Plotting is essential and can be done in base R

Something that every researcher knows is important is communicating your findings, and we often do that with plots. We can create fine tuned plots in R using Base R, without using additional packages.

Let’s read in a dataset, called iris and take a look at it.

download.file("https://raw.githubusercontent.com/upendrak/intro-r-20170825/master/datasets/iris.txt", "iris.txt")
iris <- read.csv("iris.txt", sep="\t")
str(iris)
# Classes ‘tbl_df’, ‘tbl’ and 'data.frame':     150 obs. of  5 variables:
#  $ Sepal.Length: num  5.1 4.9 4.7 4.6 5 5.4 4.6 5 4.4 4.9 ...
#  $ Sepal.Width : num  3.5 3 3.2 3.1 3.6 3.9 3.4 3.4 2.9 3.1 ...
#  $ Petal.Length: num  1.4 1.4 1.3 1.5 1.4 1.7 1.4 1.5 1.4 1.5 ...
#  $ Petal.Width : num  0.2 0.2 0.2 0.2 0.2 0.4 0.3 0.2 0.2 0.1 ...
#  $ Species     : chr  "setosa" "setosa" "setosa" "setosa" ...

This dataset has information on plants of 3 types of irises.

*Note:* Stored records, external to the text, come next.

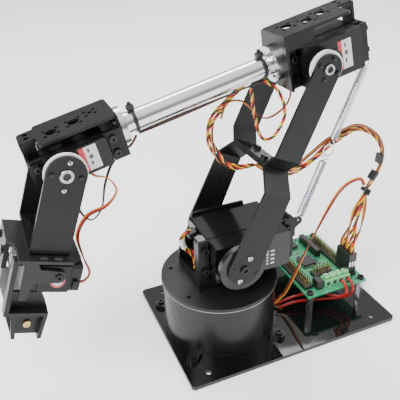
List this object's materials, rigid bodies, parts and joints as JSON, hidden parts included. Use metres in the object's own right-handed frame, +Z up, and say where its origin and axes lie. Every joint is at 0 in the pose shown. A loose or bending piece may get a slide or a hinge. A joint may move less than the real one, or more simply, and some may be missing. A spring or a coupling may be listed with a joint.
{
  "type": "articulated servo robot arm",
  "caption": "Desk-top servo robot arm on a rectangular base plate with turntable, bent-bracket upper arm, tube forearm, wrist, two-finger gripper, counter-springs and controller board.",
  "frame": {"origin": "on the turntable's rotation axis, at the underside of the base plate", "axes": "+Z up along the turntable axis, +X along the plate's long side from the turntable towards the controller board, the arm reaches towards -X at rest, +Y across the plate"},
  "size_m": [0.2997, 0.117, 0.2464],
  "materials": {
    "gloss_black_plate": "gloss",
    "satin_black_can": "satin",
    "black_anodised": "satin",
    "servo_black": "satin",
    "white_horn": "satin",
    "polished_aluminium": "polished",
    "screw_steel": "polished",
    "green_board": "gloss",
    "black_parts": "matte",
    "green_terminal": "satin",
    "grey_plate": "satin",
    "red_lead": "satin",
    "servo_lead": "satin",
    "brown_lead": "satin",
    "spring_steel": "polished"
  },
  "bodies": {
    "base": {"base_plate": "gloss_black_plate", "base_can": "satin_black_can", "can_screws": "screw_steel", "base_servo": "servo_black", "board": "green_board", "board_standoffs": "screw_steel", "board_screws": "screw_steel", "board_headers": "black_parts", "board_terminal": "green_terminal", "board_chips": "black_parts", "board_plugs": "black_parts", "power_leads": "red_lead"},
    "turntable": {"turntable_disc": "satin_black_can", "turntable_horn": "white_horn", "turntable_screws": "screw_steel", "shoulder_bracket": "black_anodised", "shoulder_servo": "servo_black", "shoulder_servo_screws": "screw_steel", "spring_anchor": "black_anodised", "lead_shoulder": "servo_lead", "lead_board": "servo_lead", "lead_base": "servo_lead", "lead_upper": "servo_lead"},
    "upper_arm": {"shoulder_horn": "black_parts", "shoulder_idler": "polished_aluminium", "lower_bracket": "black_anodised", "upper_bracket": "black_anodised", "web_screws": "screw_steel", "arm_hub_screws": "screw_steel", "elbow_horn": "white_horn", "elbow_idler": "polished_aluminium", "spring_upper": "spring_steel", "spring_lower": "spring_steel", "spring_ring": "spring_steel"},
    "forearm": {"elbow_bracket": "black_anodised", "elbow_servo": "servo_black", "forearm_servo_screws": "screw_steel", "tube_hubs": "polished_aluminium", "forearm_tube": "polished_aluminium", "hub_screws": "screw_steel", "wrist_bracket": "black_anodised", "wrist_servo": "servo_black", "tube_ties": "black_parts", "lead_tube": "black_parts", "lead_loops": "servo_lead", "lead_elbow": "servo_lead", "lead_wrist": "brown_lead"},
    "hand": {"wrist_horn": "white_horn", "wrist_idler": "polished_aluminium", "hand_bracket": "black_anodised", "wrist_hub_screws": "screw_steel", "gripper_plate": "grey_plate", "gripper_frame": "black_anodised", "gripper_servo": "servo_black", "gripper_screws": "screw_steel", "lead_gripper": "servo_lead"},
    "pinion": {"gripper_pinion": "white_horn"},
    "near_finger": {"finger_near": "black_anodised"},
    "far_finger": {"finger_far": "grey_plate"}
  },
  "joints": [
    {"name": "base_yaw", "type": "hinge", "parent": "base", "child": "turntable", "pos_m": [0, 0, 0.047], "axis": [0, 0, 1], "range_deg": [-90, 90], "deforming": ["lead_board", "lead_base"]},
    {"name": "shoulder_hinge", "type": "hinge", "parent": "turntable", "child": "upper_arm", "pos_m": [0.003, 0, 0.075], "axis": [0, 1, 0], "range_deg": [-20, 15], "deforming": ["lead_upper", "spring_lower"]},
    {"name": "elbow_hinge", "type": "hinge", "parent": "upper_arm", "child": "forearm", "pos_m": [0.06597, 0, 0.21004], "axis": [0, 1, 0], "range_deg": [-5, 45], "deforming": ["lead_elbow", "spring_upper"]},
    {"name": "wrist_hinge", "type": "hinge", "parent": "forearm", "child": "hand", "pos_m": [-0.10844, 0, 0.16977], "axis": [0, 1, 0], "range_deg": [-10, 75], "deforming": ["lead_gripper"]},
    {"name": "gripper_drive", "type": "hinge", "parent": "hand", "child": "pinion", "pos_m": [-0.14571, 0, 0.11069], "axis": [-0.9455, 0, 0.3256], "range_deg": [0, 83]},
    {"name": "near_finger_slide", "type": "slide", "parent": "hand", "child": "near_finger", "axis": [0, 1, 0], "range_m": [0, 0.0115]},
    {"name": "far_finger_slide", "type": "slide", "parent": "hand", "child": "far_finger", "axis": [0, -1, 0], "range_m": [0, 0.0115]}
  ],
  "couplings": [
    {"joint": "far_finger_slide", "follows": "near_finger_slide", "ratio": 1},
    {"joint": "gripper_drive", "follows": "near_finger_slide", "rad_per_m": 125}
  ]
}
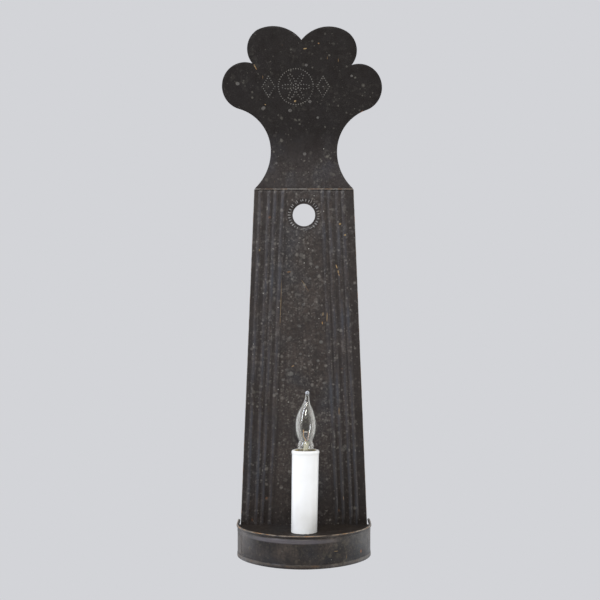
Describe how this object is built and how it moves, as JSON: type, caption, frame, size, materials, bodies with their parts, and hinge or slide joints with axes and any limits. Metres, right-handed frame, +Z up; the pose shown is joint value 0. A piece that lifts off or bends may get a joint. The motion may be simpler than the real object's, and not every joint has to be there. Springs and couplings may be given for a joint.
{
  "type": "wall sconce",
  "caption": "Tall fluted tin wall sconce with a lobed crest, a hanging hole and a half-round tray that carries a white candle sleeve and a small clear flame-tip lamp.",
  "frame": {"origin": "centre of the hanging hole, on the back face of the back plate", "axes": "+Z up, +X to the right as one faces the sconce, +Y into the wall"},
  "size_m": [0.138, 0.078, 0.451],
  "materials": {
    "aged_tin": "blackened tin with a dull, speckled patina",
    "steel_wire": "plain drawn wire",
    "zinc_steel": "zinc plated, satin",
    "brass": "plain, slightly dulled",
    "phenolic": "moulded, low gloss",
    "black_nylon": "moulded, matt",
    "black_insulation": "wire insulation, satin",
    "white_insulation": "wire insulation, satin",
    "wire_nut_plastic": "moulded, satin",
    "kraft_card": "dull",
    "candle_white": "white, satin",
    "clear_glass": "clear, thin, polished",
    "black_glass": "black vitrified glass",
    "solder": "dull solder",
    "copper_wire": "plain copper-coated wire",
    "tungsten": "dark coiled wire"
  },
  "bodies": {
    "sconce": {"crest_plate": "aged_tin", "back_plate": "aged_tin", "tray_band": "aged_tin", "rim_wire": "steel_wire", "tray_floor": "aged_tin", "tray_bottom": "aged_tin", "wire_bushing": "black_nylon", "threaded_nipple": "zinc_steel", "lock_washer": "zinc_steel", "locknut": "zinc_steel", "socket_bracket": "zinc_steel", "socket_rivet": "brass", "socket_body": "phenolic", "socket_screw_shell": "brass", "socket_center_contact": "brass", "insulating_sleeve": "kraft_card", "lead_black": "black_insulation", "lead_white": "white_insulation", "wire_nuts": "wire_nut_plastic"},
    "candle_cover": {"candle_cover": "candle_white"},
    "lamp_contact": {"cap_contact": "solder"},
    "lamp": {"bulb_glass": "clear_glass", "bulb_cap": "brass", "cap_insulator": "black_glass", "bulb_stem": "clear_glass", "support_wires": "copper_wire", "filament": "tungsten"}
  },
  "joints": [
    {"name": "cover_lift", "type": "slide", "parent": "sconce", "child": "candle_cover", "axis": [0, 0, 1], "range_m": [0, 0.12]},
    {"name": "lamp_rise", "type": "slide", "parent": "sconce", "child": "lamp_contact", "axis": [0, 0, 1], "range_m": [0, 0.01271]},
    {"name": "lamp_turn", "type": "hinge", "parent": "lamp_contact", "child": "lamp", "pos_m": [0.0008, -0.0375, -0.2085], "axis": [0, 0, 1], "range_deg": [0, 1800]}
  ],
  "couplings": [
    {"joint": "lamp_rise", "follows": "lamp_turn", "m_per_rad": 0.00040425}
  ]
}
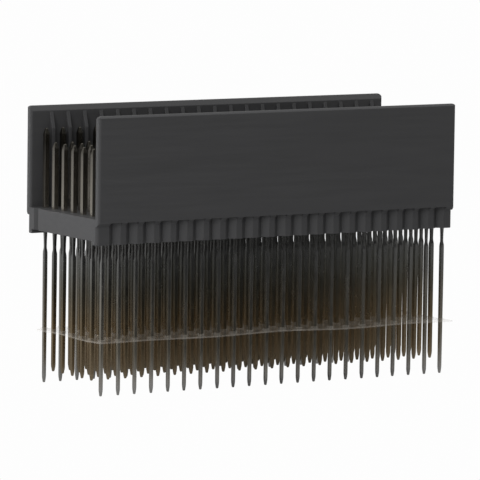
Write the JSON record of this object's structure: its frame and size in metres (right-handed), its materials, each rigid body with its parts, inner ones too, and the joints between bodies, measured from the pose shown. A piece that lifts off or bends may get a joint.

They’ve measured the length and width of the petals of the flower and the sepals (green parts that often surround the flower).

Let’s make three main kinds of plot using base R—a scatterplot, a histogram, and a boxplot—then we’ll make these same plots using a R package specifically designed for making plots and figures called ggplot.

9.1.1 Scatterplot

The basic plot function is plot(x, y, ….) which x corresponding to your x-variable and y to the y-variable. Let’s plot sepal length as a function of petal length.

plot(iris$Sepal.Length, iris$Petal.Length)

plot-1

We see a scatterplot that shows there is a positive association between sepal and petal length. To add a linear regression line, you would need to use two commands abline() and lm(). lm() is used to fit linear models and uses the arguments lm(y ~ x), while abline will actually fit a line to the most recent plot. Let’s try it out.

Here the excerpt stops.